Pregnant women are routinely advised to add folic acid as a part of their daily dietary intake in order to promote the healthy growth of the fetus, but are these supplements also harming the mother? A study out of St. Michael’s Hospital in Canada found that when rats were given high doses of folic acid, similar in the amount given to patients and survivors of breast cancer, this essential B vitamin increased the development of preexisting cancerous cells.

“This is a critically important issue because breast cancer patients and survivors in North America are exposed to high levels of folic acid through folic acid fortification in food and widespread use of vitamin supplements after a cancer diagnosis,” lead researcher of this study and physician at St. Michael’s, Dr. Young-In Kim, said in a statement. “Cancer patients and survivors in North America have a high prevalence of multivitamin and supplement use, with breast cancer patients and survivors having the highest prevalence.”

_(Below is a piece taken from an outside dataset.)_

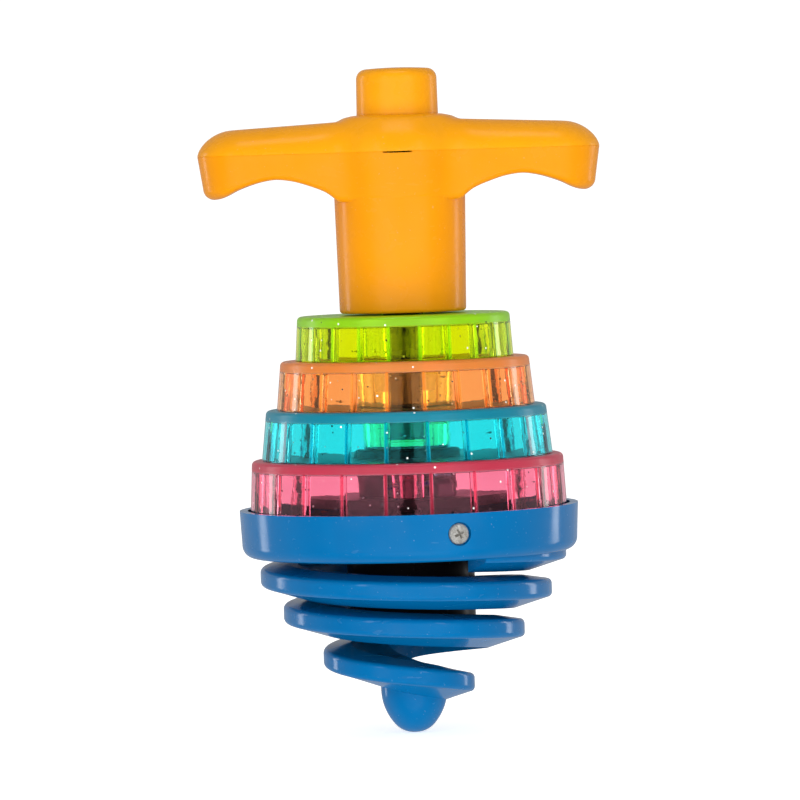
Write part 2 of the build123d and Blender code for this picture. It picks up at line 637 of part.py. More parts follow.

According to the Centers for Disease Control and Prevention, 400 micrograms of folic acid is recommended for a woman every day, starting a month before she intends on becoming pregnant. This essential B vitamin can help grow new cells in our body and prevent certain brain and spinal birth defects such as anencephaly and spina bifida. The Canadian and U.S. governments began adding folic acid to flour, pasta, and cornmeal products in 1998 to ensure women were getting enough.

Kim and his colleagues from the hospital in Toronto tested the effects of folic acid supplementation on preexisting mammary tumors in female mice. Each rat was either given a diet containing 2.5, four or five times the daily recommendation of folic acid for women, or a control diet without the B vitamin. Folic acid doses over 2.5 times the amount given to women “significantly promotes” the growth of pre-cancerous and cancerous cells in the mammary glands of rats.

In recent years, the role of folic acid in the development and progression of breast cancer has become highly controversial. While many health care professionals regard the synthetic form of folate as an essential part of our diet, others say it only increases a woman’s risk of developing breast cancer. The research team urges all women to seek the advice of their physician before starting a daily supplement regimen when becoming or after becoming pregnant.

The American Cancer Society considers BRCA1 and BRCA2 mutations to be the most common cause of hereditary breast cancer. Women and men, with a BRCA1 mutation in their genes stand a 55 to 65 percent lifetime risk of developing breast cancer, while people with BRCA2 mutations face a risk of 45 percent. Approximately 12 percent of women in the United States will develop breast cancer at some point in their life, making it the most common cancer among American women.